— Start of SOURCE RECORDS —

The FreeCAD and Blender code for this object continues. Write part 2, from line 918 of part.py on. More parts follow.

— End of SOURCE RECORDS —
— Start of SOURCE RECORDS —

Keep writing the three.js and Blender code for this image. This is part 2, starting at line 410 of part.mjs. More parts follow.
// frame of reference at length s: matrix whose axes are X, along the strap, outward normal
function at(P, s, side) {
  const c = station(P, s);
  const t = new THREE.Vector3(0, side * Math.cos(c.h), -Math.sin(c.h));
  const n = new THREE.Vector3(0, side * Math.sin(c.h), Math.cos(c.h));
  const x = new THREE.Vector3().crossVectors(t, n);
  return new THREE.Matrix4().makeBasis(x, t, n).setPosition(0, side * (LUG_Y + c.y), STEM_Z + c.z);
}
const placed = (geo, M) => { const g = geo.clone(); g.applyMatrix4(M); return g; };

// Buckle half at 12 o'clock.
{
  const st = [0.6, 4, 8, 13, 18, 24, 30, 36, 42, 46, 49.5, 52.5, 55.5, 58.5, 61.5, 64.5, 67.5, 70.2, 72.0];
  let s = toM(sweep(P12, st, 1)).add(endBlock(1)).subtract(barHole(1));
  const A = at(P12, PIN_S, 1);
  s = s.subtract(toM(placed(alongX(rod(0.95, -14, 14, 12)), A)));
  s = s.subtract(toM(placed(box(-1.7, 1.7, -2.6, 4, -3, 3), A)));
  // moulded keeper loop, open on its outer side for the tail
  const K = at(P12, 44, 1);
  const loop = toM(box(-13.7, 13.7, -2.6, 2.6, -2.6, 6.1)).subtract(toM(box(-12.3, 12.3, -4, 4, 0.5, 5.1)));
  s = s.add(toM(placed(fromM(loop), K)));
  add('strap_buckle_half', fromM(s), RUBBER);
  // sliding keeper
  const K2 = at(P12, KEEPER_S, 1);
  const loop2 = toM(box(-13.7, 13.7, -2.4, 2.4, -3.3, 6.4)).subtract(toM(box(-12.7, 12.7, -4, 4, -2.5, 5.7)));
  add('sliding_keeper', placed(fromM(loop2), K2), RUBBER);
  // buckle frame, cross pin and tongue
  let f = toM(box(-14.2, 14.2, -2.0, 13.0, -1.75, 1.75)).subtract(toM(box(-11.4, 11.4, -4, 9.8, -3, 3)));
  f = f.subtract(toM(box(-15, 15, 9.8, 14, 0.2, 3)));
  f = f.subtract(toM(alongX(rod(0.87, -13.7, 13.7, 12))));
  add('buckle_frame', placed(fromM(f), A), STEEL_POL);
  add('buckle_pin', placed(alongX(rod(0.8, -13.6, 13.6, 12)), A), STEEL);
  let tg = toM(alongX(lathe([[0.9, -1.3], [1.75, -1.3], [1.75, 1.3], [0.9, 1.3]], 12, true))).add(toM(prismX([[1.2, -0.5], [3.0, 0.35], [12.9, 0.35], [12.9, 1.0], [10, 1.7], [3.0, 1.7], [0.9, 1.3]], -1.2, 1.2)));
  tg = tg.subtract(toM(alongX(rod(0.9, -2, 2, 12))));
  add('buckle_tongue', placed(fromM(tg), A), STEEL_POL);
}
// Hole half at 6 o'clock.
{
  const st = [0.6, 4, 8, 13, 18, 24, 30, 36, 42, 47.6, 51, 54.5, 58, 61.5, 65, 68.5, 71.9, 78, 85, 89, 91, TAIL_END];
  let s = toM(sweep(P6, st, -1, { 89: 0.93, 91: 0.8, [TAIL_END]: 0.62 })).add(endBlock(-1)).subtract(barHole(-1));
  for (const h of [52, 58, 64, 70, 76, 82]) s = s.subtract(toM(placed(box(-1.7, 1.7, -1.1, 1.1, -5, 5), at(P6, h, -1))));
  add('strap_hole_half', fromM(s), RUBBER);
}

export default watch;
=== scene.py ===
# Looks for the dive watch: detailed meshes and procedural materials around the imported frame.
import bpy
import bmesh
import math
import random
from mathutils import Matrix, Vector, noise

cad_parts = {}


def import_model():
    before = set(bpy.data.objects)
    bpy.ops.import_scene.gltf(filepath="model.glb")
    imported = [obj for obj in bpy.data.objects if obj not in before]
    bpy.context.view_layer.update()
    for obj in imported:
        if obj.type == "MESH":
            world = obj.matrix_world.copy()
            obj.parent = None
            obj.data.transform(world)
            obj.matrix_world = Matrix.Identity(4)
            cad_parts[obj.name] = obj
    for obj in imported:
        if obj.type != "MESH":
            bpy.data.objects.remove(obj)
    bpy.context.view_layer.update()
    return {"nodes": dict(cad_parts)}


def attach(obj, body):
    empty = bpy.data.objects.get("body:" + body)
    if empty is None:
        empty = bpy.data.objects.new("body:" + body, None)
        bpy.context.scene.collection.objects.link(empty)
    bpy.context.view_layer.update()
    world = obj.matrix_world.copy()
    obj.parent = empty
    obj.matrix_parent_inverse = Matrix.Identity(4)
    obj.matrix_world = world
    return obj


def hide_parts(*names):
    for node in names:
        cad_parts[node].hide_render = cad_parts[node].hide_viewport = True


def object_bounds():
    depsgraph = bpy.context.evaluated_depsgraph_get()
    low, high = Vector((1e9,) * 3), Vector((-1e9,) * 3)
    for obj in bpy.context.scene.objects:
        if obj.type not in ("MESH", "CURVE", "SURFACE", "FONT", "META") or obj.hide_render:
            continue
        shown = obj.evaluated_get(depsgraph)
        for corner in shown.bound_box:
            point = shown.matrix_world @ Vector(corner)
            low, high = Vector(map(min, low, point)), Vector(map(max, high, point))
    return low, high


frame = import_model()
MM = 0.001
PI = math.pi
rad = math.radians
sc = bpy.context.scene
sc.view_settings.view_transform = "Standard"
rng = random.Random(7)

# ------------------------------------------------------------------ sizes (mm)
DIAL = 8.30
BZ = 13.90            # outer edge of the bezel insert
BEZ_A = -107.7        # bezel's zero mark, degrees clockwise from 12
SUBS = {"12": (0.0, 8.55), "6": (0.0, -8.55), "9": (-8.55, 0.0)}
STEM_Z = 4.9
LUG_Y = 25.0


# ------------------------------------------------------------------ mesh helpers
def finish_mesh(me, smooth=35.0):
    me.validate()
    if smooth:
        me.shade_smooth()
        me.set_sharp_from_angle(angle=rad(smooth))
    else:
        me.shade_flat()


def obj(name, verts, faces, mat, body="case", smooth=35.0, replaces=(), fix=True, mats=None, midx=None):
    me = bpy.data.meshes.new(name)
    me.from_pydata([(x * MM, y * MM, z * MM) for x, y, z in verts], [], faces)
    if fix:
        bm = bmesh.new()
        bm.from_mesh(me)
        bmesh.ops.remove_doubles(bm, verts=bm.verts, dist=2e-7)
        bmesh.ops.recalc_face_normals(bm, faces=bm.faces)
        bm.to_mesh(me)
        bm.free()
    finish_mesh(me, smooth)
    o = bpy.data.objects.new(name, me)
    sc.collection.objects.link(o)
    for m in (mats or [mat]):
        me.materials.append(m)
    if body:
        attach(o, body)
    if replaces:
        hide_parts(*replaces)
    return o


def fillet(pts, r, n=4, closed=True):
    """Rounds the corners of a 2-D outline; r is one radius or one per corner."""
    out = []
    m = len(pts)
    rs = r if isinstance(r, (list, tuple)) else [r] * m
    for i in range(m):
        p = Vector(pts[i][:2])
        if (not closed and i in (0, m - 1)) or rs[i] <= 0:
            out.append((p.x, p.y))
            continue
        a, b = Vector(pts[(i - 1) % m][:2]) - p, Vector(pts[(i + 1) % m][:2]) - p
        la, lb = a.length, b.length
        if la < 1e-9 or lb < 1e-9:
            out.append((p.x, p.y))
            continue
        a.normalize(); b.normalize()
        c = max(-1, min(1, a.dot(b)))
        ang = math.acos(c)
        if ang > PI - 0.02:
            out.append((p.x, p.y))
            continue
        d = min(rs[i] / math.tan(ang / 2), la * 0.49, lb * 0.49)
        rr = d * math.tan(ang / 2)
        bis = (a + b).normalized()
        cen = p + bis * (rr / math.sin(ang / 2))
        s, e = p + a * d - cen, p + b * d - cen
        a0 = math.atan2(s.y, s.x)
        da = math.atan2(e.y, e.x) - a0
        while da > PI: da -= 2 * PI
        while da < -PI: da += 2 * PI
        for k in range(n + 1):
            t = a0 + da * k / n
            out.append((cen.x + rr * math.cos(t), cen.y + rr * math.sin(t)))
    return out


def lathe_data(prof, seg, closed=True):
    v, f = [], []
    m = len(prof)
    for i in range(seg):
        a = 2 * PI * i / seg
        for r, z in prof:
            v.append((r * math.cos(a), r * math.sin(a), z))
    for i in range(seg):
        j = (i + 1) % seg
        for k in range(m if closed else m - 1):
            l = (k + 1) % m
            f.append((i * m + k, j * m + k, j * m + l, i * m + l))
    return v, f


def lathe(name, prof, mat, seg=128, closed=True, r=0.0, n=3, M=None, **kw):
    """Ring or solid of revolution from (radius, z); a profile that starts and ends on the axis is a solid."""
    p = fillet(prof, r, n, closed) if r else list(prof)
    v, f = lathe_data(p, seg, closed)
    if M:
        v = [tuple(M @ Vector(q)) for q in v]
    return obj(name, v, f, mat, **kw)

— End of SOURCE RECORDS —

Which lines above run from the one containing "add('buckle_tongue', placed(fromM(tg), A), STEEL_POL);" down to the one containing "for corner in"? Repeat exactly those, both ends included, and nothing else.

EXERCISE SOLUTION:
  add('buckle_tongue', placed(fromM(tg), A), STEEL_POL);
}
// Hole half at 6 o'clock.
{
  const st = [0.6, 4, 8, 13, 18, 24, 30, 36, 42, 47.6, 51, 54.5, 58, 61.5, 65, 68.5, 71.9, 78, 85, 89, 91, TAIL_END];
  let s = toM(sweep(P6, st, -1, { 89: 0.93, 91: 0.8, [TAIL_END]: 0.62 })).add(endBlock(-1)).subtract(barHole(-1));
  for (const h of [52, 58, 64, 70, 76, 82]) s = s.subtract(toM(placed(box(-1.7, 1.7, -1.1, 1.1, -5, 5), at(P6, h, -1))));
  add('strap_hole_half', fromM(s), RUBBER);
}

export default watch;
=== scene.py ===
# Looks for the dive watch: detailed meshes and procedural materials around the imported frame.
import bpy
import bmesh
import math
import random
from mathutils import Matrix, Vector, noise

cad_parts = {}


def import_model():
    before = set(bpy.data.objects)
    bpy.ops.import_scene.gltf(filepath="model.glb")
    imported = [obj for obj in bpy.data.objects if obj not in before]
    bpy.context.view_layer.update()
    for obj in imported:
        if obj.type == "MESH":
            world = obj.matrix_world.copy()
            obj.parent = None
            obj.data.transform(world)
            obj.matrix_world = Matrix.Identity(4)
            cad_parts[obj.name] = obj
    for obj in imported:
        if obj.type != "MESH":
            bpy.data.objects.remove(obj)
    bpy.context.view_layer.update()
    return {"nodes": dict(cad_parts)}


def attach(obj, body):
    empty = bpy.data.objects.get("body:" + body)
    if empty is None:
        empty = bpy.data.objects.new("body:" + body, None)
        bpy.context.scene.collection.objects.link(empty)
    bpy.context.view_layer.update()
    world = obj.matrix_world.copy()
    obj.parent = empty
    obj.matrix_parent_inverse = Matrix.Identity(4)
    obj.matrix_world = world
    return obj


def hide_parts(*names):
    for node in names:
        cad_parts[node].hide_render = cad_parts[node].hide_viewport = True


def object_bounds():
    depsgraph = bpy.context.evaluated_depsgraph_get()
    low, high = Vector((1e9,) * 3), Vector((-1e9,) * 3)
    for obj in bpy.context.scene.objects:
        if obj.type not in ("MESH", "CURVE", "SURFACE", "FONT", "META") or obj.hide_render:
            continue
        shown = obj.evaluated_get(depsgraph)
        for corner in shown.bound_box:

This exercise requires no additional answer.